* _SHORT TASK_: Print the data exactly, leaving nothing out.

* _DATA BLOCK_:
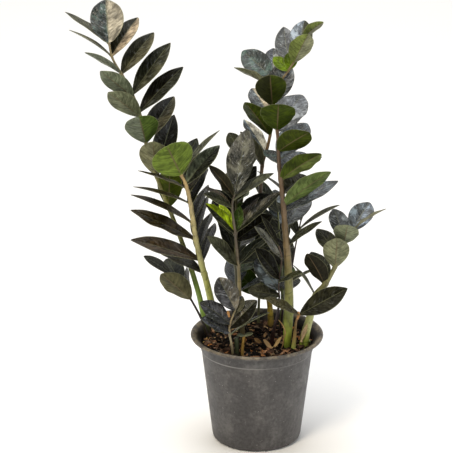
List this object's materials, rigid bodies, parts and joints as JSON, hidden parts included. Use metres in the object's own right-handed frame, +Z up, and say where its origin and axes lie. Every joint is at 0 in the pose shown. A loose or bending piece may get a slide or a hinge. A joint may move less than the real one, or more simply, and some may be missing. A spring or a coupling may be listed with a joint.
{
  "type": "potted zz plant",
  "caption": "Upright leafy plant with dark glossy leaflets on arching fronds, growing from compost in a round tapered plastic nursery pot.",
  "frame": {"origin": "centre of the pot's underside, on the surface it stands on", "axes": "+Z up along the pot's axis; -Y is the show side; +X is to the viewer's right"},
  "size_m": [0.3952, 0.2266, 0.5749],
  "materials": {
    "pot": "matt, dusty",
    "compost": "rough bark chips",
    "rhizome": "matt skin",
    "foliage": "glossy above, satin below",
    "dead_stalk": "dry"
  },
  "bodies": {
    "root": {"pot": "pot", "soil": "compost", "rhizome_left": "rhizome", "rhizome_front": "rhizome", "rhizome_centre": "rhizome", "rhizome_right": "rhizome", "rhizome_back": "rhizome", "frond_tall_left": "foliage", "frond_front_left": "foliage", "frond_centre": "foliage", "frond_tall_right": "foliage", "frond_tall_middle": "foliage", "frond_short_right": "foliage", "frond_low_right": "foliage", "frond_short_front": "foliage", "frond_low_left": "foliage", "frond_thin_centre": "foliage", "frond_thin_right": "foliage", "frond_dark_middle": "foliage", "frond_back_left": "foliage", "frond_back_right": "foliage", "frond_back_low": "foliage", "stub_tan": "dead_stalk", "stub_dark": "foliage", "stub_right": "foliage"}
  },
  "joints": []
}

* _FINISHED EXERCISE_:
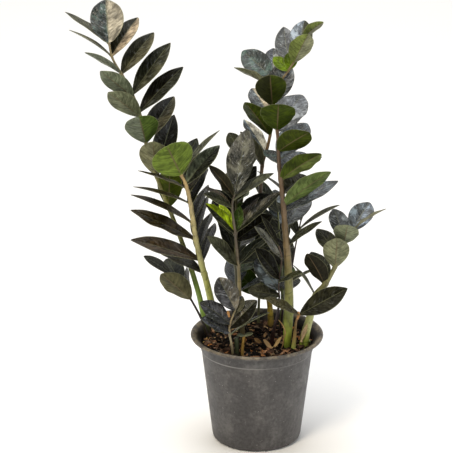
List this object's materials, rigid bodies, parts and joints as JSON, hidden parts included. Use metres in the object's own right-handed frame, +Z up, and say where its origin and axes lie. Every joint is at 0 in the pose shown. A loose or bending piece may get a slide or a hinge. A joint may move less than the real one, or more simply, and some may be missing. A spring or a coupling may be listed with a joint.
{
  "type": "potted zz plant",
  "caption": "Upright leafy plant with dark glossy leaflets on arching fronds, growing from compost in a round tapered plastic nursery pot.",
  "frame": {"origin": "centre of the pot's underside, on the surface it stands on", "axes": "+Z up along the pot's axis; -Y is the show side; +X is to the viewer's right"},
  "size_m": [0.3952, 0.2266, 0.5749],
  "materials": {
    "pot": "matt, dusty",
    "compost": "rough bark chips",
    "rhizome": "matt skin",
    "foliage": "glossy above, satin below",
    "dead_stalk": "dry"
  },
  "bodies": {
    "root": {"pot": "pot", "soil": "compost", "rhizome_left": "rhizome", "rhizome_front": "rhizome", "rhizome_centre": "rhizome", "rhizome_right": "rhizome", "rhizome_back": "rhizome", "frond_tall_left": "foliage", "frond_front_left": "foliage", "frond_centre": "foliage", "frond_tall_right": "foliage", "frond_tall_middle": "foliage", "frond_short_right": "foliage", "frond_low_right": "foliage", "frond_short_front": "foliage", "frond_low_left": "foliage", "frond_thin_centre": "foliage", "frond_thin_right": "foliage", "frond_dark_middle": "foliage", "frond_back_left": "foliage", "frond_back_right": "foliage", "frond_back_low": "foliage", "stub_tan": "dead_stalk", "stub_dark": "foliage", "stub_right": "foliage"}
  },
  "joints": []
}